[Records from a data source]
#####
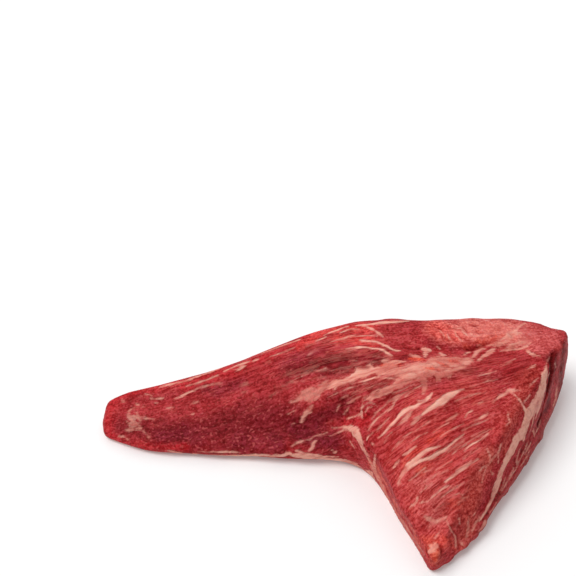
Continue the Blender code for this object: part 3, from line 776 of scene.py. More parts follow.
# Rolls. Bundles and lips that stand proud. Rows of name, height in mm, and the strokes.
ROLLS = [
    ("roll in the hollow", 0.9, [
        [(366, 399, 3), (371, 403, 4), (373, 409, 4), (369, 414, 3)],
        [(336, 398, 3), (334, 404, 3), (338, 410, 3)],
    ]),
    ("lip of the hollow", 1.0, [
        [(346, 427, 2), (353, 430, 3), (359, 436, 3.5), (364, 445, 3), (369, 454, 2.5), (374, 465, 2)],
    ]),
    ("bundle under the long seam", 0.6, [
        [(344, 392, 2.5), (358, 389, 3), (372, 387, 3), (388, 384.5, 2)],
        [(372, 398, 2), (386, 391, 3), (402, 383, 3)],
    ]),
    ("bundles on the shoulder", 0.6, [
        [(300, 366, 2), (322, 357, 3), (345, 350.5, 3), (368, 349, 3), (390, 354, 2)],
        [(352, 339.5, 2), (368, 340.5, 2.5), (386, 346, 2)],
        [(345, 329, 2), (362, 328, 3), (380, 334, 2)],
    ]),
    ("front edge of the plateau", 1.1, [
        [(444, 338, 2.5), (454, 341, 3), (464, 343.5, 3), (474, 343, 3), (484, 340, 3), (494, 337, 3),
         (504, 334, 2.5)],
    ]),
    ("meat by the cut seam", 0.7, [
        [(524, 374, 5), (520, 388, 5), (512, 402, 4)],
        [(508, 424, 4), (500, 440, 4), (492, 458, 4)],
    ]),
    ("knob", 1.0, [
        [(430, 545, 3), (434, 553, 4), (436, 560, 3)],
        [(444, 535, 3), (447, 543, 3)],
    ]),
    ("ragged edge of the cut end", 1.1, [
        [(485, 523, 1), (486.5, 528, 1.5), (486, 532, 1)],
        [(476, 541, 1), (479, 537, 1)],
        [(464, 551, 1), (468, 548, 1.2)],
        [(448, 562, 1), (453, 559, 1.2)],
        [(508, 500, 1), (511, 495, 1.2)],
        [(529, 466, 1), (532, 460, 1.2)],
        [(544, 443, 1), (546, 436, 1.5)],
    ]),
]

ROLL_FEATHER = (-3.0, 1.5)
roll_height = greatest(ROLLS, ROLL_FEATHER)

# Colours of the flesh. It is one muscle, but deep purplish red where it is thick and damp, scarlet on the
# thin edges, rosy on the broad cut face, and pink where a film of fat and sinew is left on it. Some washes
# are painted light and shade: a painted highlight along the top rims, painted shade in the hollow, under the
# long seam and in the crevice at the back of the cut end, and painted light on the flank wall and the knob.
MUSCLE = (0.400, 0.026, 0.031)
DEEP_RED = (0.205, 0.010, 0.015)
DARK_RED_PAINTED_SHADE = (0.150, 0.005, 0.007)
SHOULDER_RED = (0.165, 0.002, 0.006)
PURPLE = (0.195, 0.011, 0.022)
SCARLET = (0.490, 0.020, 0.026)
BRIGHT_RIM = (0.640, 0.046, 0.041)
ORANGE_RED = (0.660, 0.060, 0.030)
CORNER_RED = (0.530, 0.080, 0.077)
ROSY = (0.520, 0.053, 0.051)
LOW_CUT = (0.540, 0.075, 0.060)
RICH_RED = (0.340, 0.012, 0.015)
CUT_RED = (0.410, 0.042, 0.035)
OUTER_RED = (0.170, 0.001, 0.001)
LOW_OUTER_RED = (0.330, 0.035, 0.032)
LOWER_ROSY = (0.540, 0.094, 0.086)
KNOB_RED_PAINTED_LIGHT = (0.900, 0.170, 0.095)
CHALKY_RED = (0.540, 0.068, 0.055)
PINK_FILM = (0.690, 0.165, 0.135)
PALE_SKIN_AND_PAINTED_LIGHT = (0.570, 0.090, 0.066)
CORAL = (0.700, 0.105, 0.085)

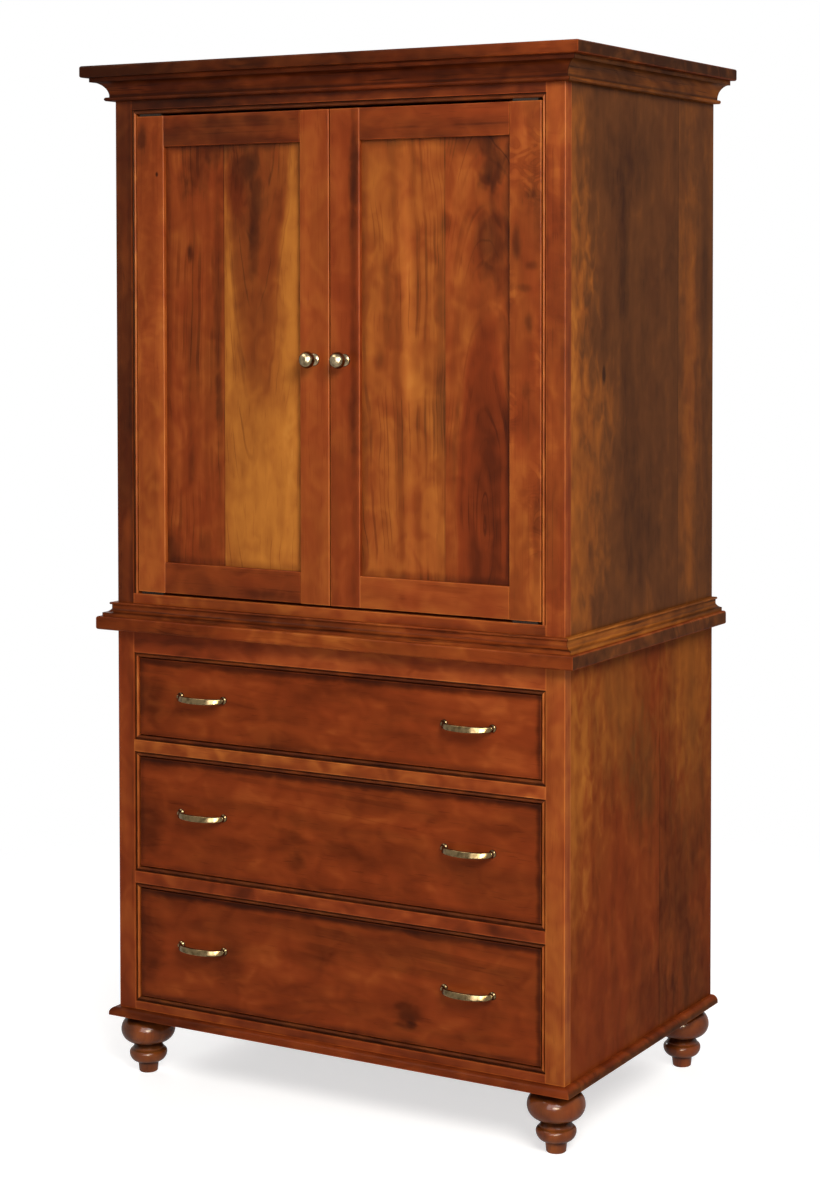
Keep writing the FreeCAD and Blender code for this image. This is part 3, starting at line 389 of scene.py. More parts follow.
#####
Set down all of the records shown above once more, exactly.

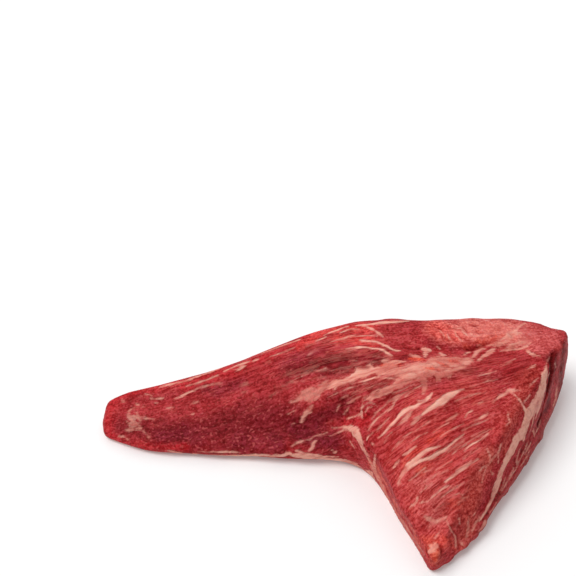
Continue the Blender code for this object: part 3, from line 776 of scene.py. More parts follow.
# Rolls. Bundles and lips that stand proud. Rows of name, height in mm, and the strokes.
ROLLS = [
    ("roll in the hollow", 0.9, [
        [(366, 399, 3), (371, 403, 4), (373, 409, 4), (369, 414, 3)],
        [(336, 398, 3), (334, 404, 3), (338, 410, 3)],
    ]),
    ("lip of the hollow", 1.0, [
        [(346, 427, 2), (353, 430, 3), (359, 436, 3.5), (364, 445, 3), (369, 454, 2.5), (374, 465, 2)],
    ]),
    ("bundle under the long seam", 0.6, [
        [(344, 392, 2.5), (358, 389, 3), (372, 387, 3), (388, 384.5, 2)],
        [(372, 398, 2), (386, 391, 3), (402, 383, 3)],
    ]),
    ("bundles on the shoulder", 0.6, [
        [(300, 366, 2), (322, 357, 3), (345, 350.5, 3), (368, 349, 3), (390, 354, 2)],
        [(352, 339.5, 2), (368, 340.5, 2.5), (386, 346, 2)],
        [(345, 329, 2), (362, 328, 3), (380, 334, 2)],
    ]),
    ("front edge of the plateau", 1.1, [
        [(444, 338, 2.5), (454, 341, 3), (464, 343.5, 3), (474, 343, 3), (484, 340, 3), (494, 337, 3),
         (504, 334, 2.5)],
    ]),
    ("meat by the cut seam", 0.7, [
        [(524, 374, 5), (520, 388, 5), (512, 402, 4)],
        [(508, 424, 4), (500, 440, 4), (492, 458, 4)],
    ]),
    ("knob", 1.0, [
        [(430, 545, 3), (434, 553, 4), (436, 560, 3)],
        [(444, 535, 3), (447, 543, 3)],
    ]),
    ("ragged edge of the cut end", 1.1, [
        [(485, 523, 1), (486.5, 528, 1.5), (486, 532, 1)],
        [(476, 541, 1), (479, 537, 1)],
        [(464, 551, 1), (468, 548, 1.2)],
        [(448, 562, 1), (453, 559, 1.2)],
        [(508, 500, 1), (511, 495, 1.2)],
        [(529, 466, 1), (532, 460, 1.2)],
        [(544, 443, 1), (546, 436, 1.5)],
    ]),
]

ROLL_FEATHER = (-3.0, 1.5)
roll_height = greatest(ROLLS, ROLL_FEATHER)

# Colours of the flesh. It is one muscle, but deep purplish red where it is thick and damp, scarlet on the
# thin edges, rosy on the broad cut face, and pink where a film of fat and sinew is left on it. Some washes
# are painted light and shade: a painted highlight along the top rims, painted shade in the hollow, under the
# long seam and in the crevice at the back of the cut end, and painted light on the flank wall and the knob.
MUSCLE = (0.400, 0.026, 0.031)
DEEP_RED = (0.205, 0.010, 0.015)
DARK_RED_PAINTED_SHADE = (0.150, 0.005, 0.007)
SHOULDER_RED = (0.165, 0.002, 0.006)
PURPLE = (0.195, 0.011, 0.022)
SCARLET = (0.490, 0.020, 0.026)
BRIGHT_RIM = (0.640, 0.046, 0.041)
ORANGE_RED = (0.660, 0.060, 0.030)
CORNER_RED = (0.530, 0.080, 0.077)
ROSY = (0.520, 0.053, 0.051)
LOW_CUT = (0.540, 0.075, 0.060)
RICH_RED = (0.340, 0.012, 0.015)
CUT_RED = (0.410, 0.042, 0.035)
OUTER_RED = (0.170, 0.001, 0.001)
LOW_OUTER_RED = (0.330, 0.035, 0.032)
LOWER_ROSY = (0.540, 0.094, 0.086)
KNOB_RED_PAINTED_LIGHT = (0.900, 0.170, 0.095)
CHALKY_RED = (0.540, 0.068, 0.055)
PINK_FILM = (0.690, 0.165, 0.135)
PALE_SKIN_AND_PAINTED_LIGHT = (0.570, 0.090, 0.066)
CORAL = (0.700, 0.105, 0.085)

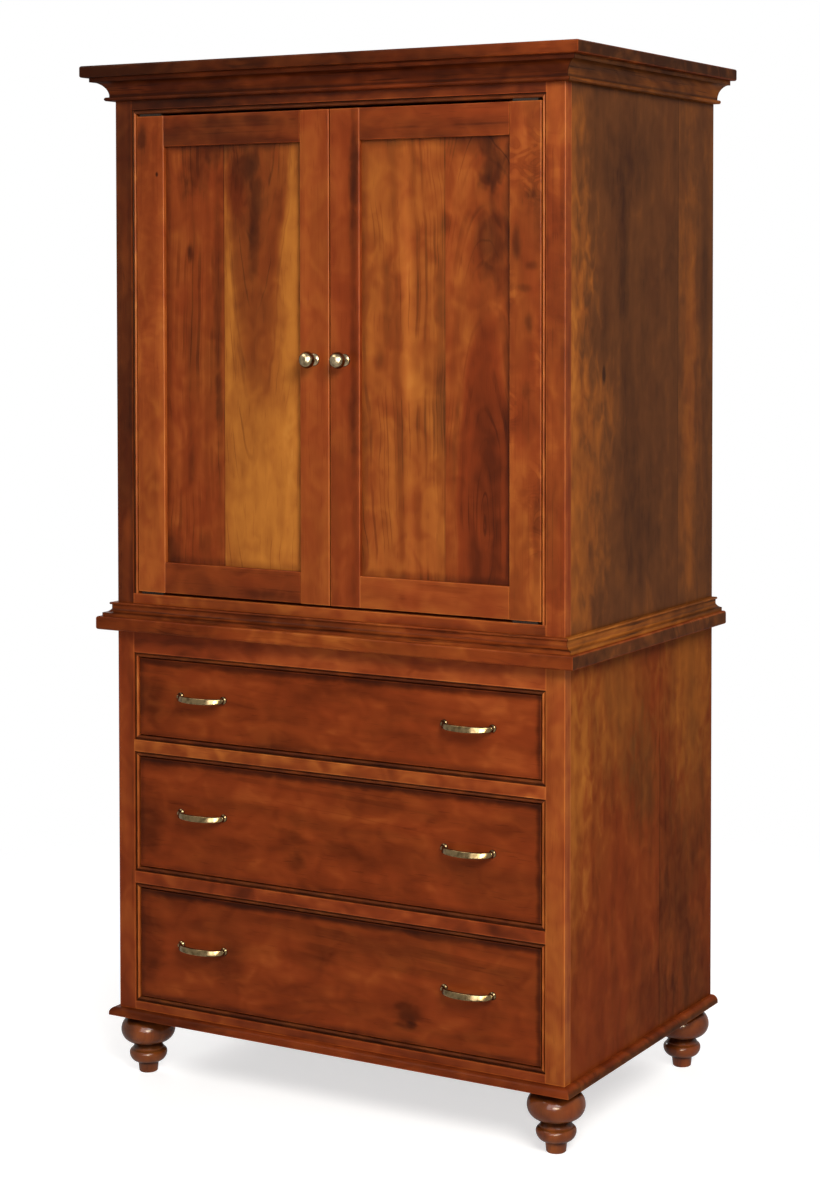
Keep writing the FreeCAD and Blender code for this image. This is part 3, starting at line 389 of scene.py. More parts follow.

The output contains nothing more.